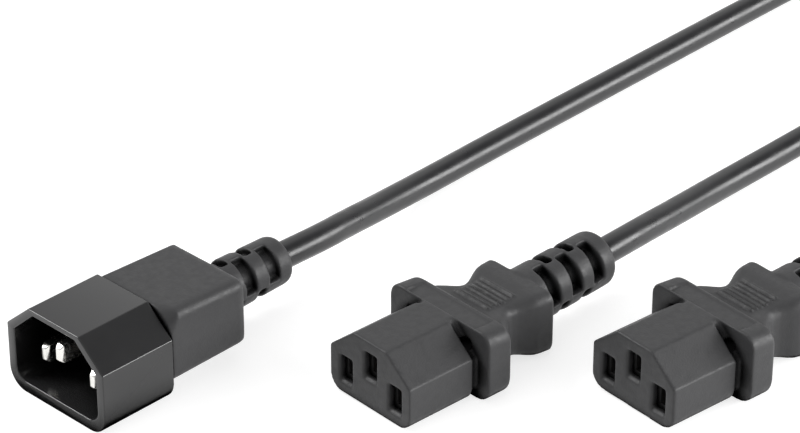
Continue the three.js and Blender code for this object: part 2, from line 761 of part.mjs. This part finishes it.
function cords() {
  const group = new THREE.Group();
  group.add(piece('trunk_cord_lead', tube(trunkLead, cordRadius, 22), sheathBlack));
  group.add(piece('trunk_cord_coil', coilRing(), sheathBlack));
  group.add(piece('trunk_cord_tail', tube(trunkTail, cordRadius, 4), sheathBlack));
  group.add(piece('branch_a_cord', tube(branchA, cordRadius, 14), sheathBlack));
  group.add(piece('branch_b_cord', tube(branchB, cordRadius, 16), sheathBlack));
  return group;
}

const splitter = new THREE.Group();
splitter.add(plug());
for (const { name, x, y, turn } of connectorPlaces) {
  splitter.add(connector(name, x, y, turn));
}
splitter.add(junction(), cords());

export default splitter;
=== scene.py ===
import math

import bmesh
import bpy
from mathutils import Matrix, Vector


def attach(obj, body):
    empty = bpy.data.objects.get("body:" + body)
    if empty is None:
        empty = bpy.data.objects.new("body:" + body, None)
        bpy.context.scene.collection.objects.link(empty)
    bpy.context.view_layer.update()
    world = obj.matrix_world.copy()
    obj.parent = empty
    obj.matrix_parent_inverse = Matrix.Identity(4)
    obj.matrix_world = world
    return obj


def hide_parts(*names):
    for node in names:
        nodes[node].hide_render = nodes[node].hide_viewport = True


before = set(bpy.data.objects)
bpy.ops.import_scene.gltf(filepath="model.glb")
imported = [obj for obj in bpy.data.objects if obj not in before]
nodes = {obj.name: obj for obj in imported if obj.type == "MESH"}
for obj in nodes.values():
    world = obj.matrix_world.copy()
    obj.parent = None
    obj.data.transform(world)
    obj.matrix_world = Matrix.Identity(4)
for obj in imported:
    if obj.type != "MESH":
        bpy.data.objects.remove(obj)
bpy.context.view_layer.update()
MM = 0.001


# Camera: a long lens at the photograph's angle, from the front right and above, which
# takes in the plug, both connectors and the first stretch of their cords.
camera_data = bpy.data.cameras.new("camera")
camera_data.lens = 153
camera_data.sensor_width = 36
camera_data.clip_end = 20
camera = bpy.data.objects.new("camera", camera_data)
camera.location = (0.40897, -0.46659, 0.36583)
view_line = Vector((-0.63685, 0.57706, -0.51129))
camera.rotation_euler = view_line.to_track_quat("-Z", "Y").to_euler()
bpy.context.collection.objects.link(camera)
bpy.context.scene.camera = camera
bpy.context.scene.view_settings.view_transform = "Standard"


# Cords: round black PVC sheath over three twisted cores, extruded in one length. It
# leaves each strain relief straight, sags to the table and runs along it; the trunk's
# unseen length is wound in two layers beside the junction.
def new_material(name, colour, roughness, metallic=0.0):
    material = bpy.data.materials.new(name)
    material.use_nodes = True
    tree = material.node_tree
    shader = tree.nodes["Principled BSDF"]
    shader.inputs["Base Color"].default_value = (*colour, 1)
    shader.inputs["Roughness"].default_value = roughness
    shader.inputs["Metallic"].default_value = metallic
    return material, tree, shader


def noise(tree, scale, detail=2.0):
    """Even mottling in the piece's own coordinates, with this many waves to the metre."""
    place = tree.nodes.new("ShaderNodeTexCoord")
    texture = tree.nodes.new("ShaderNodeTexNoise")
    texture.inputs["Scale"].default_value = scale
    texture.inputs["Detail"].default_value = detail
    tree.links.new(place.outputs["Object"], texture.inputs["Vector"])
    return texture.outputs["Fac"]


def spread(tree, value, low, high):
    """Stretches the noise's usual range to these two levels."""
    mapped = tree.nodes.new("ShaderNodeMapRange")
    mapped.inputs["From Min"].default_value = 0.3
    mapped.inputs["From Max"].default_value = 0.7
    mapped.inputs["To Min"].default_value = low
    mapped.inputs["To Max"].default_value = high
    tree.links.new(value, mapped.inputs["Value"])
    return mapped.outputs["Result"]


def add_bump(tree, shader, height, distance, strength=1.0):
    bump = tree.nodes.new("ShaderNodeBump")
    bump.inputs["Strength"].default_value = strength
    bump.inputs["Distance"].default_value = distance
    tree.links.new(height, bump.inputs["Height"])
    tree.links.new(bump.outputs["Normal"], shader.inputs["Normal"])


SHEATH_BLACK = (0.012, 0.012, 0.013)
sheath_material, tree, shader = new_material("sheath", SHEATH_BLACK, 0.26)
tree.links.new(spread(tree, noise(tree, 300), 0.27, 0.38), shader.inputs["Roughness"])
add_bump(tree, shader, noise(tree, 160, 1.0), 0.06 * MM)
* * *
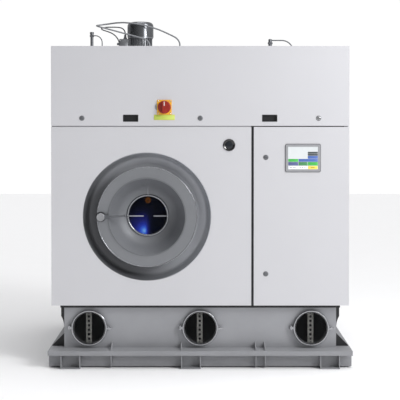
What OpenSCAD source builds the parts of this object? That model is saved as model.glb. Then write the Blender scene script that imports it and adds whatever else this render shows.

TASK GOAL: Quote word for word every line from the one that has "const splitter = new THREE.Group();" through the one that has "bpy.data.objects.remove(obj)".

EXPECTED ANSWER:
const splitter = new THREE.Group();
splitter.add(plug());
for (const { name, x, y, turn } of connectorPlaces) {
  splitter.add(connector(name, x, y, turn));
}
splitter.add(junction(), cords());

export default splitter;
=== scene.py ===
import math

import bmesh
import bpy
from mathutils import Matrix, Vector


def attach(obj, body):
    empty = bpy.data.objects.get("body:" + body)
    if empty is None:
        empty = bpy.data.objects.new("body:" + body, None)
        bpy.context.scene.collection.objects.link(empty)
    bpy.context.view_layer.update()
    world = obj.matrix_world.copy()
    obj.parent = empty
    obj.matrix_parent_inverse = Matrix.Identity(4)
    obj.matrix_world = world
    return obj


def hide_parts(*names):
    for node in names:
        nodes[node].hide_render = nodes[node].hide_viewport = True


before = set(bpy.data.objects)
bpy.ops.import_scene.gltf(filepath="model.glb")
imported = [obj for obj in bpy.data.objects if obj not in before]
nodes = {obj.name: obj for obj in imported if obj.type == "MESH"}
for obj in nodes.values():
    world = obj.matrix_world.copy()
    obj.parent = None
    obj.data.transform(world)
    obj.matrix_world = Matrix.Identity(4)
for obj in imported:
    if obj.type != "MESH":
        bpy.data.objects.remove(obj)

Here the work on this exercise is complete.